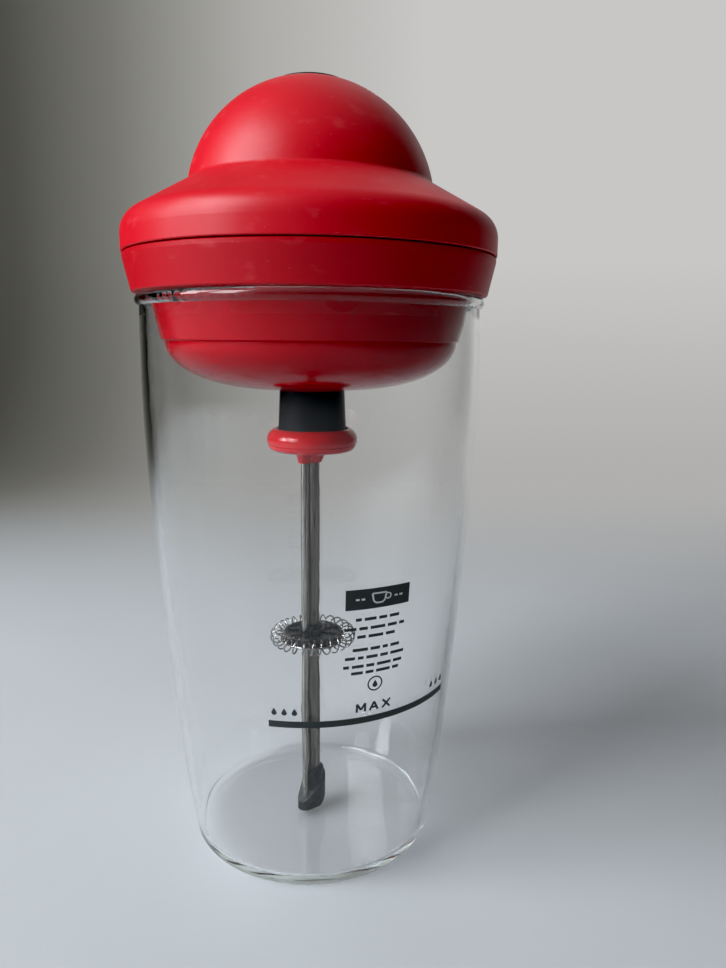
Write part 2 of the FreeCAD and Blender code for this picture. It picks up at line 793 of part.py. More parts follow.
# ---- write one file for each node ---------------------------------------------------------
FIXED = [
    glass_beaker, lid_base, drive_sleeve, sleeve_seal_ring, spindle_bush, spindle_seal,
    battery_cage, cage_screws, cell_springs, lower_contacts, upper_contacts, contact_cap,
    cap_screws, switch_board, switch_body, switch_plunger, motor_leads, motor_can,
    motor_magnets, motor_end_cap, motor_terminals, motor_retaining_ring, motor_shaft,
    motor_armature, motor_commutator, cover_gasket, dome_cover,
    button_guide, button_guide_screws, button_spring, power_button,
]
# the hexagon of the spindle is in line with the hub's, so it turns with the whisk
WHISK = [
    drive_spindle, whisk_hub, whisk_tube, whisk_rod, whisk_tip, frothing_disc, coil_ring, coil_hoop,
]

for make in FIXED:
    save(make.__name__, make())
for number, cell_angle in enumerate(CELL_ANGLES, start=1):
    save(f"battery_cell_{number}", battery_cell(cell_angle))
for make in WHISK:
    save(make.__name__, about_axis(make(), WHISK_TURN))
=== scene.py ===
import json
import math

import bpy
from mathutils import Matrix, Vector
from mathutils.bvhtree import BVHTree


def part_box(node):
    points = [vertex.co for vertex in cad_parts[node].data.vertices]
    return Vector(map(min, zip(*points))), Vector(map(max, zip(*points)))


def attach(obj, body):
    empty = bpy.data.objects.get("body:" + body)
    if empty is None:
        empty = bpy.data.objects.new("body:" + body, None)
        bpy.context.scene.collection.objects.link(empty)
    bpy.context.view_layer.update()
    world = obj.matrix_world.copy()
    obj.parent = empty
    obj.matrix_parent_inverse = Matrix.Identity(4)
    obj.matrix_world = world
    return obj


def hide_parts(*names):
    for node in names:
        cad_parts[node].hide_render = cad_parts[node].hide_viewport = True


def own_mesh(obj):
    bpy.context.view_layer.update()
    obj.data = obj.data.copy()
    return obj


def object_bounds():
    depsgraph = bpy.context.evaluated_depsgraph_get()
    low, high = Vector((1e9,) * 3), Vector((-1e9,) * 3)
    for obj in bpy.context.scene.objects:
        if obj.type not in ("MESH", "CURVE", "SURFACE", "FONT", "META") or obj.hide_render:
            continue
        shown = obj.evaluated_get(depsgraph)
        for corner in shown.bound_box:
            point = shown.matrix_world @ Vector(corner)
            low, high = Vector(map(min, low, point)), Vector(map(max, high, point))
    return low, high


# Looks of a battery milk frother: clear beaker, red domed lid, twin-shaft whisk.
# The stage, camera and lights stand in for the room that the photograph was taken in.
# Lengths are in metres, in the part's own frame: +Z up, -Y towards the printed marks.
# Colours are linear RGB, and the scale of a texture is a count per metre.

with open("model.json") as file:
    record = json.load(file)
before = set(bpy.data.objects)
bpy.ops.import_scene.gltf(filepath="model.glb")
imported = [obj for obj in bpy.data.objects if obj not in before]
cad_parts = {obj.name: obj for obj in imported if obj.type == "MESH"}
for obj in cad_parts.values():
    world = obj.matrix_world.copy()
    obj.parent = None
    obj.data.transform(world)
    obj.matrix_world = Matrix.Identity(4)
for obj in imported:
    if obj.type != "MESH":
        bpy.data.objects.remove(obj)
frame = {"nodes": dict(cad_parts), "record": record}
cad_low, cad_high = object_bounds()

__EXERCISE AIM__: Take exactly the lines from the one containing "# the hexagon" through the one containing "obj.matrix_parent_inverse = Matrix.Identity(4)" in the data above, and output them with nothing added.

__WRITTEN SOLUTION__:
# the hexagon of the spindle is in line with the hub's, so it turns with the whisk
WHISK = [
    drive_spindle, whisk_hub, whisk_tube, whisk_rod, whisk_tip, frothing_disc, coil_ring, coil_hoop,
]

for make in FIXED:
    save(make.__name__, make())
for number, cell_angle in enumerate(CELL_ANGLES, start=1):
    save(f"battery_cell_{number}", battery_cell(cell_angle))
for make in WHISK:
    save(make.__name__, about_axis(make(), WHISK_TURN))
=== scene.py ===
import json
import math

import bpy
from mathutils import Matrix, Vector
from mathutils.bvhtree import BVHTree


def part_box(node):
    points = [vertex.co for vertex in cad_parts[node].data.vertices]
    return Vector(map(min, zip(*points))), Vector(map(max, zip(*points)))


def attach(obj, body):
    empty = bpy.data.objects.get("body:" + body)
    if empty is None:
        empty = bpy.data.objects.new("body:" + body, None)
        bpy.context.scene.collection.objects.link(empty)
    bpy.context.view_layer.update()
    world = obj.matrix_world.copy()
    obj.parent = empty
    obj.matrix_parent_inverse = Matrix.Identity(4)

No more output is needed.